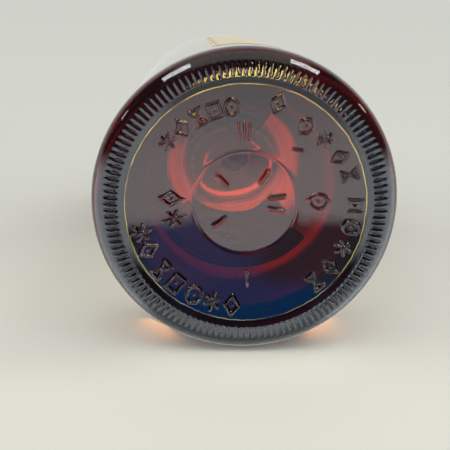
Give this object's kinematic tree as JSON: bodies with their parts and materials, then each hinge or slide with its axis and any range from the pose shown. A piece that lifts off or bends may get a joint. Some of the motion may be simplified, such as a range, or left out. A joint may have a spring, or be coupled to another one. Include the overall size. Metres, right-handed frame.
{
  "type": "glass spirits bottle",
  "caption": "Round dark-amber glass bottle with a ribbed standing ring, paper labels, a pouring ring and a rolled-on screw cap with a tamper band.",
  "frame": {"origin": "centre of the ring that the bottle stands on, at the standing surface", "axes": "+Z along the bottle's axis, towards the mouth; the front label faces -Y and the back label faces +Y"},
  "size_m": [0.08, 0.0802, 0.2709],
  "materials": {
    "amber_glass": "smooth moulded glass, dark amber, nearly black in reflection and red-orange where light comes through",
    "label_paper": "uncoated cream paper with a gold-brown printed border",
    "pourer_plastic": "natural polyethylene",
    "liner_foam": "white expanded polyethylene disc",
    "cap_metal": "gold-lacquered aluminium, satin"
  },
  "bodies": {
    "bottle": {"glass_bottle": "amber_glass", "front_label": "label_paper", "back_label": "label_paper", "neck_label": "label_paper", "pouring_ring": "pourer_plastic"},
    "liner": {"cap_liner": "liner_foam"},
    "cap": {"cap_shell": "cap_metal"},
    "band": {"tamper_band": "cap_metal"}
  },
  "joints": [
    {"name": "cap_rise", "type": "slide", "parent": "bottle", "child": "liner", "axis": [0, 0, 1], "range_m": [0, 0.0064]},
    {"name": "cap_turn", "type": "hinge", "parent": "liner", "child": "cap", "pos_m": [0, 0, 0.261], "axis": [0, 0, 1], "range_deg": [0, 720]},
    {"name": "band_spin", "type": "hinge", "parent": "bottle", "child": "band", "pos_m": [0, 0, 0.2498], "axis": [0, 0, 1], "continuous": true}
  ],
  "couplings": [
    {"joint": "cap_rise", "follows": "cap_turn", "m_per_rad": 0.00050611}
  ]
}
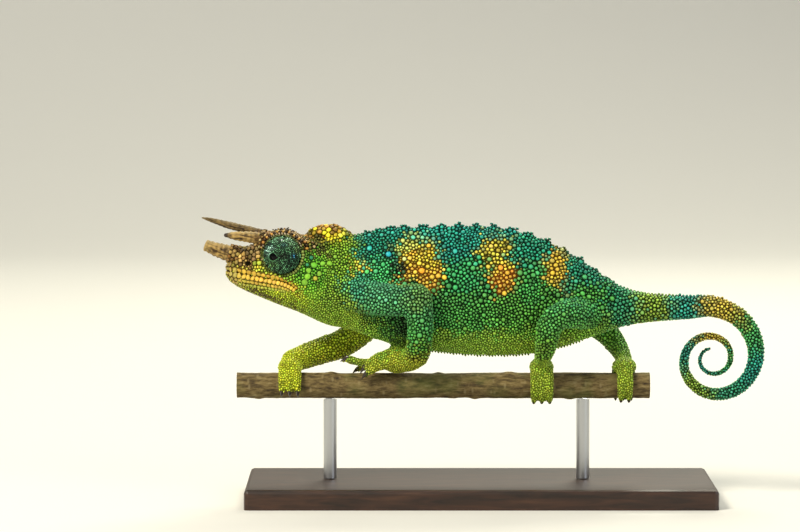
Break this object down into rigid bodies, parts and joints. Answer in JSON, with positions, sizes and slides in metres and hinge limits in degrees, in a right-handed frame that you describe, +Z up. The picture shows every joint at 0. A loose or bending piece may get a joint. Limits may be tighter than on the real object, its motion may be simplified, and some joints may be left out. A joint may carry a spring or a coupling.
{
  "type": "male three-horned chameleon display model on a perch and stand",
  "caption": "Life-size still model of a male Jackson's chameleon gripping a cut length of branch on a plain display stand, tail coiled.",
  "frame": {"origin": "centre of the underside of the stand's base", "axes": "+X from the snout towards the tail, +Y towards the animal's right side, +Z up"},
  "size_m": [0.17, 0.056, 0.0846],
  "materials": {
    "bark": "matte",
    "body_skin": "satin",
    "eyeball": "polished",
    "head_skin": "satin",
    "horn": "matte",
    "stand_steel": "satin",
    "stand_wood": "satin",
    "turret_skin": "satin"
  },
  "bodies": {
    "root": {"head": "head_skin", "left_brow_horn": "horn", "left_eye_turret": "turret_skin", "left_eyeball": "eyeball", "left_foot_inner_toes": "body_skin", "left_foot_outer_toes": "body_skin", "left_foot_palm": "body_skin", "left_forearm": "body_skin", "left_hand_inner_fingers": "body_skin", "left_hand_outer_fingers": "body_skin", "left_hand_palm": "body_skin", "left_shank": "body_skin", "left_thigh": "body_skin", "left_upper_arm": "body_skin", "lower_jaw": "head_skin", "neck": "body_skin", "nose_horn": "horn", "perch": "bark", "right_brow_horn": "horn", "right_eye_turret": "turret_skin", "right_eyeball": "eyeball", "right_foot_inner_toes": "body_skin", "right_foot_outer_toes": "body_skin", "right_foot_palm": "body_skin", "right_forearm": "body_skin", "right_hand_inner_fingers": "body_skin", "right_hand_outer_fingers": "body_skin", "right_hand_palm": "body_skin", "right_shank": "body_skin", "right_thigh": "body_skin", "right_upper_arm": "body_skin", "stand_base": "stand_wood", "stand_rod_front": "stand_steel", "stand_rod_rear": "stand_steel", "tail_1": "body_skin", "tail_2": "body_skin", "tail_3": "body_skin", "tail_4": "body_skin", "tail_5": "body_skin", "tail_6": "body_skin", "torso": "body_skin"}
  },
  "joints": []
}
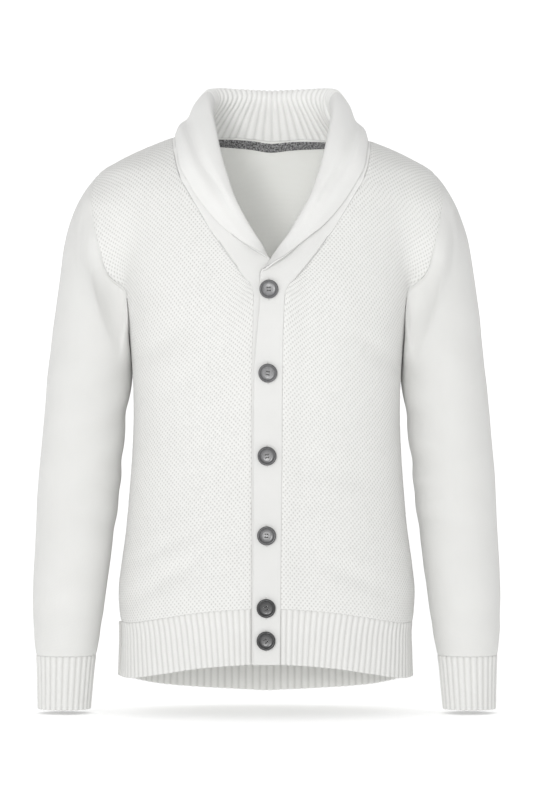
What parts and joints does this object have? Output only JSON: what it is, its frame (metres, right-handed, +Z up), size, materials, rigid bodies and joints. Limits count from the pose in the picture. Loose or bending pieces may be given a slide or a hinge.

* * * *

◆ Prompt ◆
Show all lines above holding "joints".

◆ Task response ◆
  "joints": [
Break this object down into rigid bodies, parts and joints. Answer in JSON, with positions, sizes and slides in metres and hinge limits in degrees, in a right-handed frame that you describe, +Z up. The picture shows every joint at 0. A loose or bending piece may get a joint. Limits may be tighter than on the real object, its motion may be simplified, and some joints may be left out. A joint may carry a spring or a coupling.
  "joints": []
What parts and joints does this object have? Output only JSON: what it is, its frame (metres, right-handed, +Z up), size, materials, rigid bodies and joints. Limits count from the pose in the picture. Loose or bending pieces may be given a slide or a hinge.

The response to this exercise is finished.